- _EXERCISE GOAL_
Copy these lines exactly and nothing else: from the line holding "What bpy script" to the line holding "from typing import NamedTuple", both lines included.

- _DATA SECTION_
========================

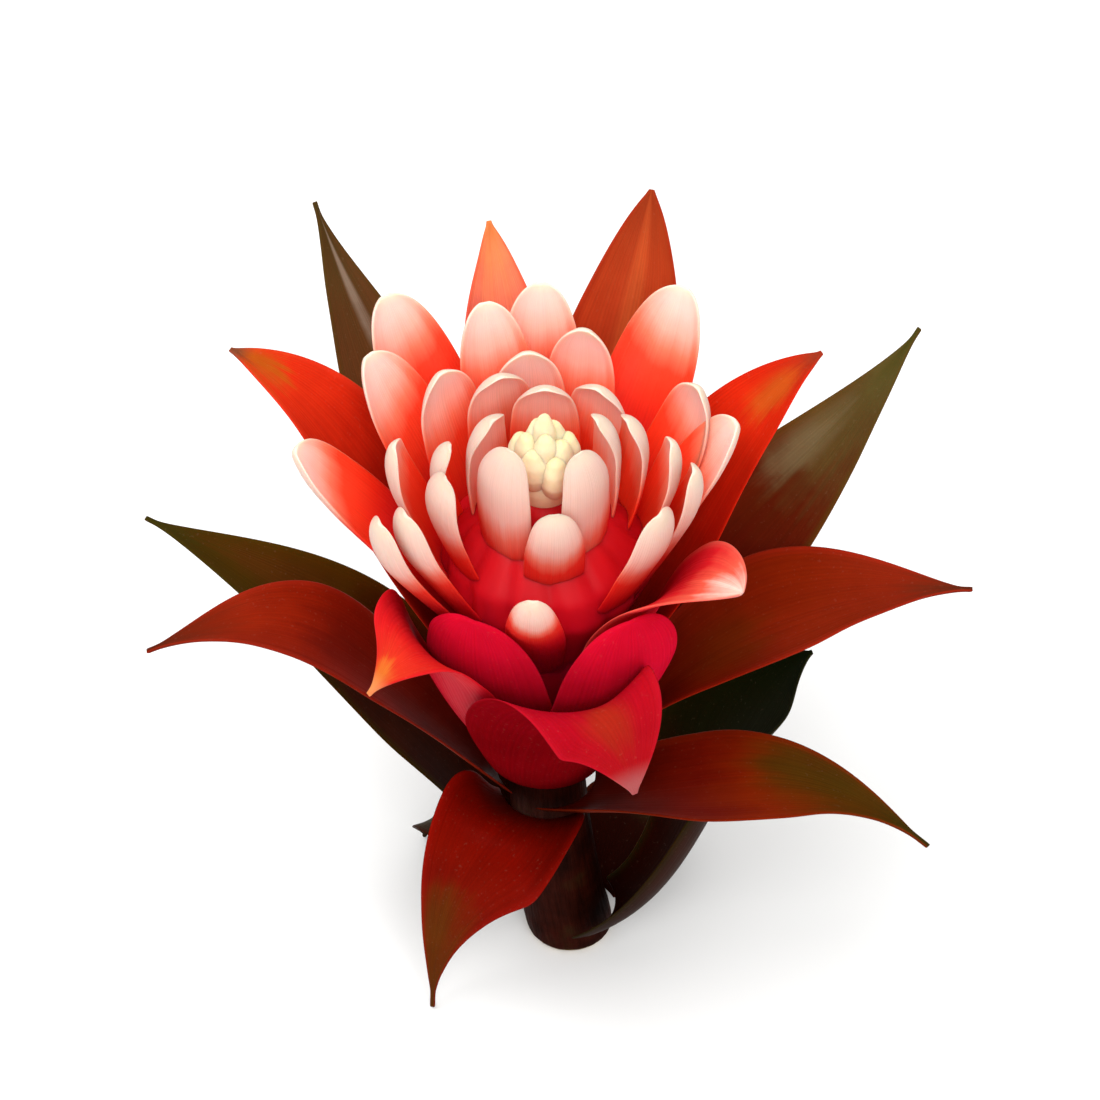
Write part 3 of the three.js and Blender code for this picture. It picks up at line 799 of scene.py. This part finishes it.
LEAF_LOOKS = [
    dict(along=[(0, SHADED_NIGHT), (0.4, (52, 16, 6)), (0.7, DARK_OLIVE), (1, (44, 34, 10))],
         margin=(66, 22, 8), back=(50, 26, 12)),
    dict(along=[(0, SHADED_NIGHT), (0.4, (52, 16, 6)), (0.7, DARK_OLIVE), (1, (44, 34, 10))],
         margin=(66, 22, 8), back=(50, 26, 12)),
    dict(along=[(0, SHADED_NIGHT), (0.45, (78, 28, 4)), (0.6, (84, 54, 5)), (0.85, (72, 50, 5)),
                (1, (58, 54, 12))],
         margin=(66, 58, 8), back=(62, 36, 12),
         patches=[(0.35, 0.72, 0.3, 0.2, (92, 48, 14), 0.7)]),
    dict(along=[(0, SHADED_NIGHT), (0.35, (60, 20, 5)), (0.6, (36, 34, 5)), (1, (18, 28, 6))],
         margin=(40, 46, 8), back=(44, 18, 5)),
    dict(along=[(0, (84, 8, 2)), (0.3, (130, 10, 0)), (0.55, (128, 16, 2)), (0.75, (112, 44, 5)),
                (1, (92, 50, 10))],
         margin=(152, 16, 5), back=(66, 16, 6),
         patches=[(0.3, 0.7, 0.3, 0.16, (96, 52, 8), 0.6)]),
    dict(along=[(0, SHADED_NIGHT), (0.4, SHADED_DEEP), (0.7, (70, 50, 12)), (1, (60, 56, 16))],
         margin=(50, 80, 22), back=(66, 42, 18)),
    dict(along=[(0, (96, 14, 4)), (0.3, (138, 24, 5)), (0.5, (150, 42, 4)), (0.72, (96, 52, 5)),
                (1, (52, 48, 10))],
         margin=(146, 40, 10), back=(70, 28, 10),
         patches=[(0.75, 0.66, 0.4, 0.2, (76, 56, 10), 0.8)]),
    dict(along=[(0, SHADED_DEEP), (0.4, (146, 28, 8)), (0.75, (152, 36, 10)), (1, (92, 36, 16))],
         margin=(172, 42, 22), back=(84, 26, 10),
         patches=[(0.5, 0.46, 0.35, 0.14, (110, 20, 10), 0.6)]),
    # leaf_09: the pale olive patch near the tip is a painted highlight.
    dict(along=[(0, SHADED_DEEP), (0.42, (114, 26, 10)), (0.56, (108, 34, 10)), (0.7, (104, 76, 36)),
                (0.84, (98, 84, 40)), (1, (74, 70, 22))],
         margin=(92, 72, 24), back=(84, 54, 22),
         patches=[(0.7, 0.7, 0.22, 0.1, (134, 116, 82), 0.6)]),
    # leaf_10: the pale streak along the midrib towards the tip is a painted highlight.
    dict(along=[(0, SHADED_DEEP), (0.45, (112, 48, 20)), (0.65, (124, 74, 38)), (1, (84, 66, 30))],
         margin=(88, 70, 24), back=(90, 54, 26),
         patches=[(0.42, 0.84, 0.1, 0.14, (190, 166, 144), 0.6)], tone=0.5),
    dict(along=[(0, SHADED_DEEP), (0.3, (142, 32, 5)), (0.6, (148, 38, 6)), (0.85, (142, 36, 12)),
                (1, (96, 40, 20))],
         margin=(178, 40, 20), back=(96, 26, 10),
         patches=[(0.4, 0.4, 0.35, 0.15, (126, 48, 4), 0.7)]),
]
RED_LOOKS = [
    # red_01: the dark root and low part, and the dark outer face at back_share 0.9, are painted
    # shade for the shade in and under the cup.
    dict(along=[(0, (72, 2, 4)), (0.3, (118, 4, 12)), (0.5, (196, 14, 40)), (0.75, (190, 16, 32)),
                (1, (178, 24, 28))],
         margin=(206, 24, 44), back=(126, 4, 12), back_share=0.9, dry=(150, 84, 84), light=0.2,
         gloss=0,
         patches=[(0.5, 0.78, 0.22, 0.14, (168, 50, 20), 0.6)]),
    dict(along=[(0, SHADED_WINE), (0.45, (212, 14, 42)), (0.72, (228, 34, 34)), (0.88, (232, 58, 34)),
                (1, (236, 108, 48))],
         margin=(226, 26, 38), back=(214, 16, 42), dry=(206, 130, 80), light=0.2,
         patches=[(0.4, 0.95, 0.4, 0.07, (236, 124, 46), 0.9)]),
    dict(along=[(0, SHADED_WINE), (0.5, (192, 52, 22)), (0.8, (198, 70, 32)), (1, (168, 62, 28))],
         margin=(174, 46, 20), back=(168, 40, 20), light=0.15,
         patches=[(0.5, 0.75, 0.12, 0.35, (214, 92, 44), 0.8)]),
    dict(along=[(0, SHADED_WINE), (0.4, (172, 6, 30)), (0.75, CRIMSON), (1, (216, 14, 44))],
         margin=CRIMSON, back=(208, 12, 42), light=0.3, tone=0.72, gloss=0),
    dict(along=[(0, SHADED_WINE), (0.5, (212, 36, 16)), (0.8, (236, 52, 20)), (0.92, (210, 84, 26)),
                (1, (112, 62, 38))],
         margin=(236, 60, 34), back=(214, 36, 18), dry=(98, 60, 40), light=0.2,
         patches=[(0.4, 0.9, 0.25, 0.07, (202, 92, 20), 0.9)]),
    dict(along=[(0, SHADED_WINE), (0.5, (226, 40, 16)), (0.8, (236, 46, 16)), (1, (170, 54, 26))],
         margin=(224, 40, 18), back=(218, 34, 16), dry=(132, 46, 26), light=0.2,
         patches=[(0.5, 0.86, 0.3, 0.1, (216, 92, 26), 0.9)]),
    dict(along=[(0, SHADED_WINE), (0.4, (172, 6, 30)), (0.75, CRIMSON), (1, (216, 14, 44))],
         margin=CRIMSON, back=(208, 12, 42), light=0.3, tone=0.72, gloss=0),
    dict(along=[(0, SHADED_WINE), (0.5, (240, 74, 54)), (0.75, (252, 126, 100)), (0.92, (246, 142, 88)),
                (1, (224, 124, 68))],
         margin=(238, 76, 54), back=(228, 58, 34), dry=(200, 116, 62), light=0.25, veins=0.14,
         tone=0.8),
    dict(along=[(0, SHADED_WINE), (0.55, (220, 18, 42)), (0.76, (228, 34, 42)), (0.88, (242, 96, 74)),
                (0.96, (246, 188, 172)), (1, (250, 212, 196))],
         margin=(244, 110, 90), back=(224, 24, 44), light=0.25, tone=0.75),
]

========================

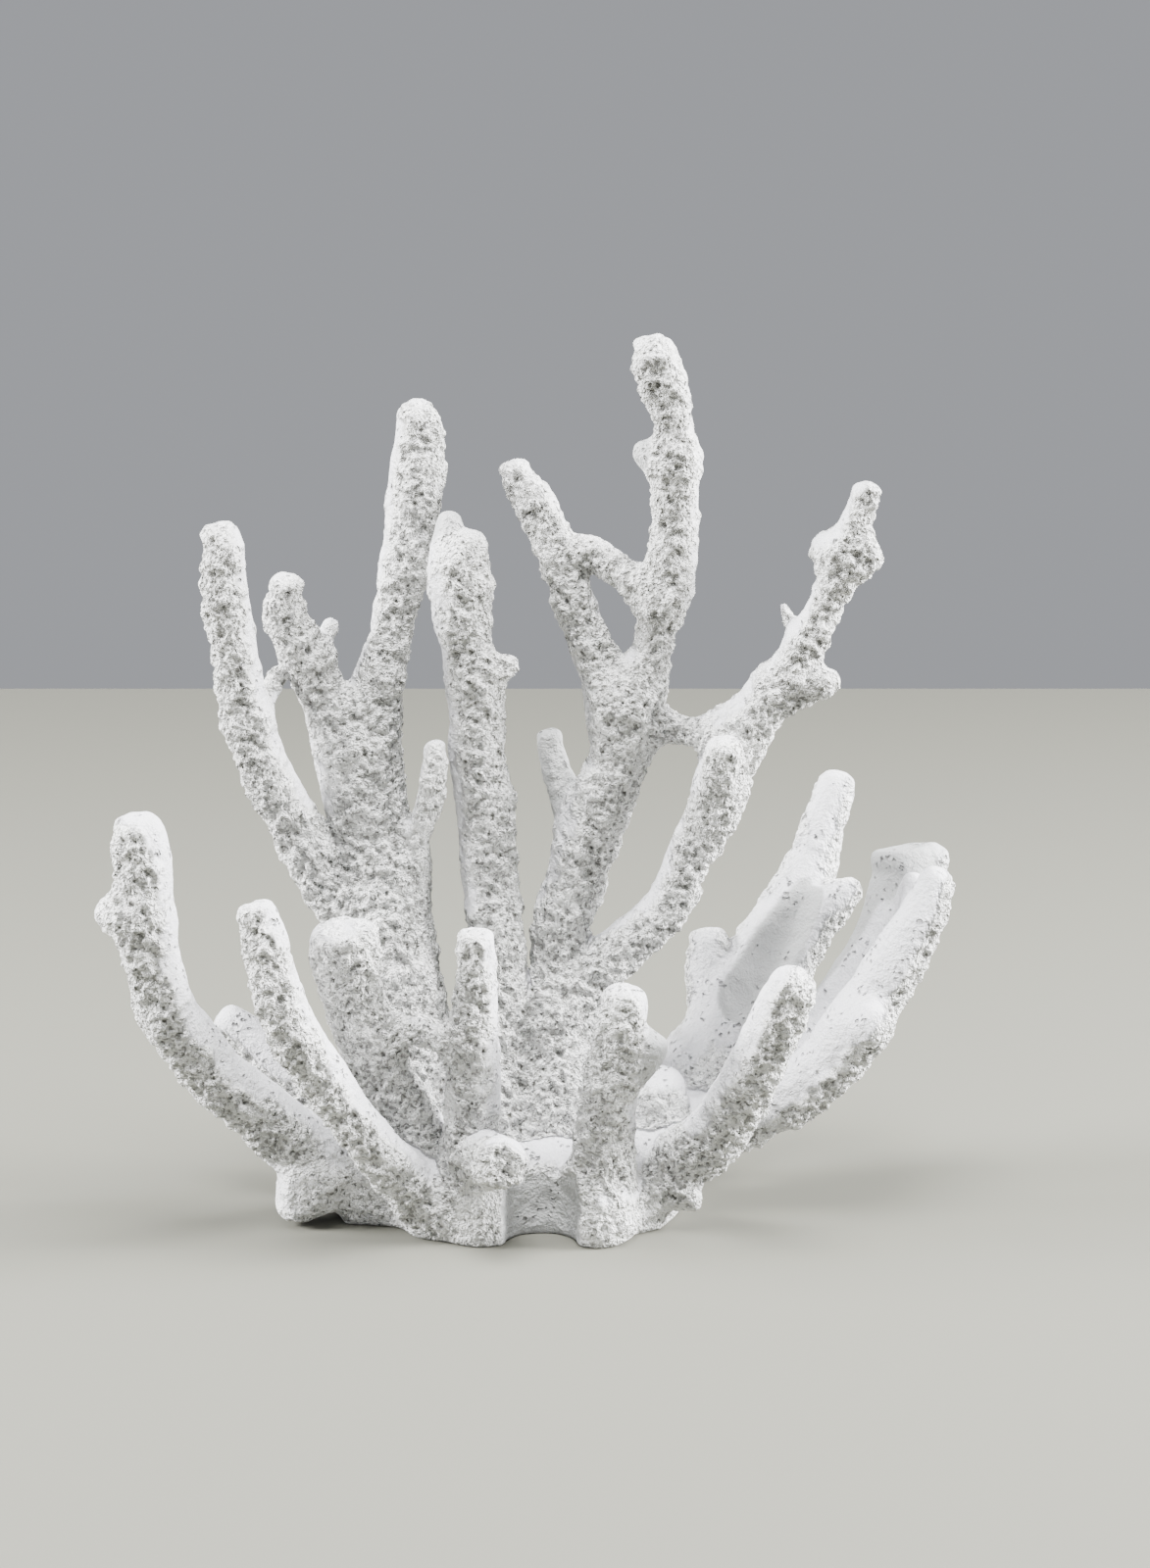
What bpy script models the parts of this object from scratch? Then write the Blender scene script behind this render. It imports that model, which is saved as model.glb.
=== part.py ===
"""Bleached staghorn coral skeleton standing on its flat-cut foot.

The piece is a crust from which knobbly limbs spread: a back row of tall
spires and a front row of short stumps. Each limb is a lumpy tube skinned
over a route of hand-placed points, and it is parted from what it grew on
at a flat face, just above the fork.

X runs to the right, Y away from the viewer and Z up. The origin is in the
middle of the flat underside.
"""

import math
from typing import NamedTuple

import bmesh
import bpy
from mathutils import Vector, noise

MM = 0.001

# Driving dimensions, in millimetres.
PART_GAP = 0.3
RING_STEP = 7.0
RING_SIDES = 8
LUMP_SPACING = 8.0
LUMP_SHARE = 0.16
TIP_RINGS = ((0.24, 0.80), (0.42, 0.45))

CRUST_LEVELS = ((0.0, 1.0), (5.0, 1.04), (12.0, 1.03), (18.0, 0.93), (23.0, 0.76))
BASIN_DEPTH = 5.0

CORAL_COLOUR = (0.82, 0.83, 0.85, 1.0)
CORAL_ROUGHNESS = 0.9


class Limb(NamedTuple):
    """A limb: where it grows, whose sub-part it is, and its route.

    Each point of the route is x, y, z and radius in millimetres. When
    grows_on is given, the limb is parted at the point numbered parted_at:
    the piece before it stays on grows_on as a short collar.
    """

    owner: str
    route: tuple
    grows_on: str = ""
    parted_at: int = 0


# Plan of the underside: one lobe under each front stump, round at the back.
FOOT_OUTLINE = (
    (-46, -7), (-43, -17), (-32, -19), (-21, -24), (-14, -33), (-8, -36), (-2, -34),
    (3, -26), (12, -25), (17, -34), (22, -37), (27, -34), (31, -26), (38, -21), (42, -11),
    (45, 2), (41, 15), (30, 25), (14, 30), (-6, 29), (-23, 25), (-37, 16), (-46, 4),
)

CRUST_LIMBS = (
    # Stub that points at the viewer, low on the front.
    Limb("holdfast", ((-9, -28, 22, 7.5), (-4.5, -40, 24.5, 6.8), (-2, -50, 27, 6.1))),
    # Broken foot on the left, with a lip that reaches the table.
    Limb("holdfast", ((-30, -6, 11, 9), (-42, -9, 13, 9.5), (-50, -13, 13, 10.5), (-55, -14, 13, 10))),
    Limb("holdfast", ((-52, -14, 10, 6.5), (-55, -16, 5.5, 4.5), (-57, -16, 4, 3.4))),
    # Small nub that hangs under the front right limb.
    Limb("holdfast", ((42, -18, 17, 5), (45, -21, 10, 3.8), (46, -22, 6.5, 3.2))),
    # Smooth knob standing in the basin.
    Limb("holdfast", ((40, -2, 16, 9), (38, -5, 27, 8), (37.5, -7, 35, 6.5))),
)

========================

- _OUTPUT FOR THIS EXERCISE_
What bpy script models the parts of this object from scratch? Then write the Blender scene script behind this render. It imports that model, which is saved as model.glb.
=== part.py ===
"""Bleached staghorn coral skeleton standing on its flat-cut foot.

The piece is a crust from which knobbly limbs spread: a back row of tall
spires and a front row of short stumps. Each limb is a lumpy tube skinned
over a route of hand-placed points, and it is parted from what it grew on
at a flat face, just above the fork.

X runs to the right, Y away from the viewer and Z up. The origin is in the
middle of the flat underside.
"""

import math
from typing import NamedTuple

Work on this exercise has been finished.